Author

Rana Alsaadi

Date of Award

January 2022

Document Type

Dissertation

Degree Name

Doctor of Philosophy (PhD)

Department

English

First Advisor

Kim Donehower-Weinstein

Abstract

This is a qualitative research that investigates the experiences of undergraduate Saudi female and male students majoring in English at Taif University, Saudi Arabia. These students were part of different sections of a course that teaches academic English writing and research in an English as a Foreign Language context. These Saudi female and male students draw on their perceptions of three main points; First, how they experienced the academic English writing course in sex-separated classrooms. Second, how the current sex-separated classrooms influence their learning of English and how if this hypothetically change to mixed-sex classrooms their experiences in learning English might change. Third, this research explores the students’ practice of “Translanguaging” learning English in general and writing in specific in their sex-separated sections of the academic English writing course. The focus on translanguaging in this research considers it as a break and shift from the traditional standard way English and academic English writing is taught to non-native speakers/ learners of English.

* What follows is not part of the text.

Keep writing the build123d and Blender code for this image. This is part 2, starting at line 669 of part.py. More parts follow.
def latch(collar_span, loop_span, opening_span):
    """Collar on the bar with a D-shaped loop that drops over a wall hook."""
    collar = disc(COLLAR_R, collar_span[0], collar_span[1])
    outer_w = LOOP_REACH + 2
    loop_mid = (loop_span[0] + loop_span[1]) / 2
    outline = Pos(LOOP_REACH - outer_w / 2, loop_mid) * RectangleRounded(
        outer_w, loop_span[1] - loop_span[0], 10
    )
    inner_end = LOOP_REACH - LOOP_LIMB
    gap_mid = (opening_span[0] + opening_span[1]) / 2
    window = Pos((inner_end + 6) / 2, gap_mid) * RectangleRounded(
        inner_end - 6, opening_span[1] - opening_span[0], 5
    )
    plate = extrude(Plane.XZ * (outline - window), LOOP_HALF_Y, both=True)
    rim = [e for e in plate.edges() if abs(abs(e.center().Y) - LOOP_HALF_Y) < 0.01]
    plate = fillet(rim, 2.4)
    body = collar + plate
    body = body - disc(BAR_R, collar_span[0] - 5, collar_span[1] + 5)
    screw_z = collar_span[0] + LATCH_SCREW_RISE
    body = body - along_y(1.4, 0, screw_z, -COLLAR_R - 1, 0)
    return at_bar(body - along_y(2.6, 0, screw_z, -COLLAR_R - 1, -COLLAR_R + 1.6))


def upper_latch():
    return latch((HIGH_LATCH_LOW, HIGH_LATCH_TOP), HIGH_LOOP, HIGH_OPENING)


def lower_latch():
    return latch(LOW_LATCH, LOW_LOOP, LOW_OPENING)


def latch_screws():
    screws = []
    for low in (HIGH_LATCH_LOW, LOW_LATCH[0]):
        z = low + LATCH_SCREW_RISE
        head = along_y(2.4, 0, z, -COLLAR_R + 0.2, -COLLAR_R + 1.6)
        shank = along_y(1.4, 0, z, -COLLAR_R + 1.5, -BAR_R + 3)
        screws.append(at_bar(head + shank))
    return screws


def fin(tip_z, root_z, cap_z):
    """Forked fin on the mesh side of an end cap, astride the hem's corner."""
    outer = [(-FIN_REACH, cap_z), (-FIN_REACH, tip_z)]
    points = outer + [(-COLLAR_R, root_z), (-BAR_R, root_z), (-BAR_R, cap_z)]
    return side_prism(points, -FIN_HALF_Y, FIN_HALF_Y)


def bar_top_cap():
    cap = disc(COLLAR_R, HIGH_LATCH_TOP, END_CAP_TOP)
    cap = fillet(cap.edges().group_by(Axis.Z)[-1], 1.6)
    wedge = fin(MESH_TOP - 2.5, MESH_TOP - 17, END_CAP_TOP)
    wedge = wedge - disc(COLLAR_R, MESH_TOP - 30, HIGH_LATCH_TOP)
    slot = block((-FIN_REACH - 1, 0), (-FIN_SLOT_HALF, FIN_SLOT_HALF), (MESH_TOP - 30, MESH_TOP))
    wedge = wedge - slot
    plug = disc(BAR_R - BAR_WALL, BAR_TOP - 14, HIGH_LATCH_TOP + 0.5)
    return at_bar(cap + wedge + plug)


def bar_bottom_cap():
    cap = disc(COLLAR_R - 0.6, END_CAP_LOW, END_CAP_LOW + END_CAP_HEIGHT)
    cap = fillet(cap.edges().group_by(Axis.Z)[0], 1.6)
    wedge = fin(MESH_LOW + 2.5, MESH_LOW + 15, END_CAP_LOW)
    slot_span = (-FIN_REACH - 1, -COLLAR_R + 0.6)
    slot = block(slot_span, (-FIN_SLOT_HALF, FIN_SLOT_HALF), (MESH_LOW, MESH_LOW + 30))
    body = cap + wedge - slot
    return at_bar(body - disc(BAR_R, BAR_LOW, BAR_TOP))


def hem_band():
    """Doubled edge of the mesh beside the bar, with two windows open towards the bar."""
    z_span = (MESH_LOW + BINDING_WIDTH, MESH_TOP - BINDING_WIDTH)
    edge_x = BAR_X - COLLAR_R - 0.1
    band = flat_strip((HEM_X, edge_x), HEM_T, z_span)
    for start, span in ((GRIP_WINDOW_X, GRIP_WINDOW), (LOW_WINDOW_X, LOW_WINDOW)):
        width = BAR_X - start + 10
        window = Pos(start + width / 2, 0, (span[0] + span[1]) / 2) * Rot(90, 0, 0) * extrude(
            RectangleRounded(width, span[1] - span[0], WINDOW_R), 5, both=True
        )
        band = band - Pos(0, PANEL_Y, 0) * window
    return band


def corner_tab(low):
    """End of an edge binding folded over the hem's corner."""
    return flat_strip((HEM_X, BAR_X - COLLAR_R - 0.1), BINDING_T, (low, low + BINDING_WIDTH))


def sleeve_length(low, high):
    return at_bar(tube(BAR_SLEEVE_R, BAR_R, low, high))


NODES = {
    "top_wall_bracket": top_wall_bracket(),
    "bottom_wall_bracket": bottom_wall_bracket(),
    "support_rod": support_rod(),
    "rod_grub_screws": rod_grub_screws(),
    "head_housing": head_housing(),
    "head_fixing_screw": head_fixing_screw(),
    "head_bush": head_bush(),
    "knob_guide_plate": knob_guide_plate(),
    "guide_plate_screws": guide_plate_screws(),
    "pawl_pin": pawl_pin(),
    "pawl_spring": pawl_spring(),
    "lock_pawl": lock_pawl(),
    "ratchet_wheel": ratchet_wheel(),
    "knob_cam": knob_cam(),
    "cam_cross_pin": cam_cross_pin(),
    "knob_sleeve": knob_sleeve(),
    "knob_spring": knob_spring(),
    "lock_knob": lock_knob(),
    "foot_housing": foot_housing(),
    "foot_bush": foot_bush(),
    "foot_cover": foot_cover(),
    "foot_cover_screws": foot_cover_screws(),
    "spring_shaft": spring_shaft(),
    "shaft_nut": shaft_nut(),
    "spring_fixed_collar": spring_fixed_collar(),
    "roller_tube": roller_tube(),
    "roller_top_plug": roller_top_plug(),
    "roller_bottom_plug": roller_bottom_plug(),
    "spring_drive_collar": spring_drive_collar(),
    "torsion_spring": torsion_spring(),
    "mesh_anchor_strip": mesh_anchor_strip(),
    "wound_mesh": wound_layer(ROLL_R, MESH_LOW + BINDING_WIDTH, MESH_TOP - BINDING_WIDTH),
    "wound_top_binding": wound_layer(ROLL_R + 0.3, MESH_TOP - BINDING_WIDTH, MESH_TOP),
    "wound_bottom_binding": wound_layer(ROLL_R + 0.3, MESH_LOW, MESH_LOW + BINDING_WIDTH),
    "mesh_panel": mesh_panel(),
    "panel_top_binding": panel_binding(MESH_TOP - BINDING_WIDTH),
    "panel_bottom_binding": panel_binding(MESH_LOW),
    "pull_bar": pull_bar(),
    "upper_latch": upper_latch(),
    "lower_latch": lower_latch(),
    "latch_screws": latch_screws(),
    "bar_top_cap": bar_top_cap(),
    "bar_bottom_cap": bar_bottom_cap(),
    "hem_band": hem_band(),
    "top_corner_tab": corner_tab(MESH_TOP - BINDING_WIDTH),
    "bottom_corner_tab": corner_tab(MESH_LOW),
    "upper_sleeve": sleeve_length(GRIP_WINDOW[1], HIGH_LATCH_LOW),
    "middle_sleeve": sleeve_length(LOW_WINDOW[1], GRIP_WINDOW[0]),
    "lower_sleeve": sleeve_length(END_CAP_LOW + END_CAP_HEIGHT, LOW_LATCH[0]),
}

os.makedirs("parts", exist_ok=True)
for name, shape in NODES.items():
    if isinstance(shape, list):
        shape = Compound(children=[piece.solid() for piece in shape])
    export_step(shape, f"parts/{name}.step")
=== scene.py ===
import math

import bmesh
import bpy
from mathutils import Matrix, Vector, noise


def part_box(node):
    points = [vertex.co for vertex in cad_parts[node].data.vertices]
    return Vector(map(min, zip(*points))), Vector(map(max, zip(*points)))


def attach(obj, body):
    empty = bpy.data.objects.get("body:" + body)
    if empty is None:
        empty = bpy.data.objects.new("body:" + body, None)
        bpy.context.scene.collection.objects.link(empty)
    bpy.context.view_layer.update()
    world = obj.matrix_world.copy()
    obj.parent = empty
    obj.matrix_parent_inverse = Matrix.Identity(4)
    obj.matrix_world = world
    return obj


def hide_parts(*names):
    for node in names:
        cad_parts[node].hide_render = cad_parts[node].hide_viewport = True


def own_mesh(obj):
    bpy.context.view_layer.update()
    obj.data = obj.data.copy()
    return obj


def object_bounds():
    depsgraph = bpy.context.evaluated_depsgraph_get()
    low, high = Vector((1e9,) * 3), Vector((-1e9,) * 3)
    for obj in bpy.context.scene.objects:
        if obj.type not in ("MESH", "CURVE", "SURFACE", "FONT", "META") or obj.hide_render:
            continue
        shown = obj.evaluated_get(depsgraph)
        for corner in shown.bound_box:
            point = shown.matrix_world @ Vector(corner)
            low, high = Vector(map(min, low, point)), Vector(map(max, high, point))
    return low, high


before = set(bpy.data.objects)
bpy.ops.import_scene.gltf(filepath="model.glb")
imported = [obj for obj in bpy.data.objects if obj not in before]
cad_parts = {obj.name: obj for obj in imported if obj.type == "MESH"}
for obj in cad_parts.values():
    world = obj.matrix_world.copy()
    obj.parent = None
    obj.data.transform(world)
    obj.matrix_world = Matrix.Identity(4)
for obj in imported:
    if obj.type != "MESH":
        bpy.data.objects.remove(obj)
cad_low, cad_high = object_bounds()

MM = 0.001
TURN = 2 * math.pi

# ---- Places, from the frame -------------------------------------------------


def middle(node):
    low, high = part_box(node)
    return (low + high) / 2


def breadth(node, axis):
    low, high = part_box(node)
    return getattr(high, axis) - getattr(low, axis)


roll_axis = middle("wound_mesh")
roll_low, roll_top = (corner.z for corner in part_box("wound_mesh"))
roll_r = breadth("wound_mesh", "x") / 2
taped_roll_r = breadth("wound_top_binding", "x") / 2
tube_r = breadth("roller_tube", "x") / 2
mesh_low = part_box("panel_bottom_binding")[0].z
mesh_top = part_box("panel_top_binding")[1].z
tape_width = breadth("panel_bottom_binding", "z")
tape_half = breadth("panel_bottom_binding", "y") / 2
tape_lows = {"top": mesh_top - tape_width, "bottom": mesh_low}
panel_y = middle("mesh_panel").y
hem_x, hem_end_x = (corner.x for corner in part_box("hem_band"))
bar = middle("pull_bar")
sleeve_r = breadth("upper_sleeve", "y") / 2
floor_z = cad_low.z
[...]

This is a phenomenological study that uses feminist standpoint theory as its main theoretical analysis of the phenomena explored. Major findings of the study include clear discrepancy in the way women are taught English and academic English writing compared to men, the feeling of pressure shared between women to master English, the relatively shared excitement about mixed education by women, and that the practice of translanguaging in itself is gendered, since female students experience less flexibility and tolerance in using Arabic in the classroom than men.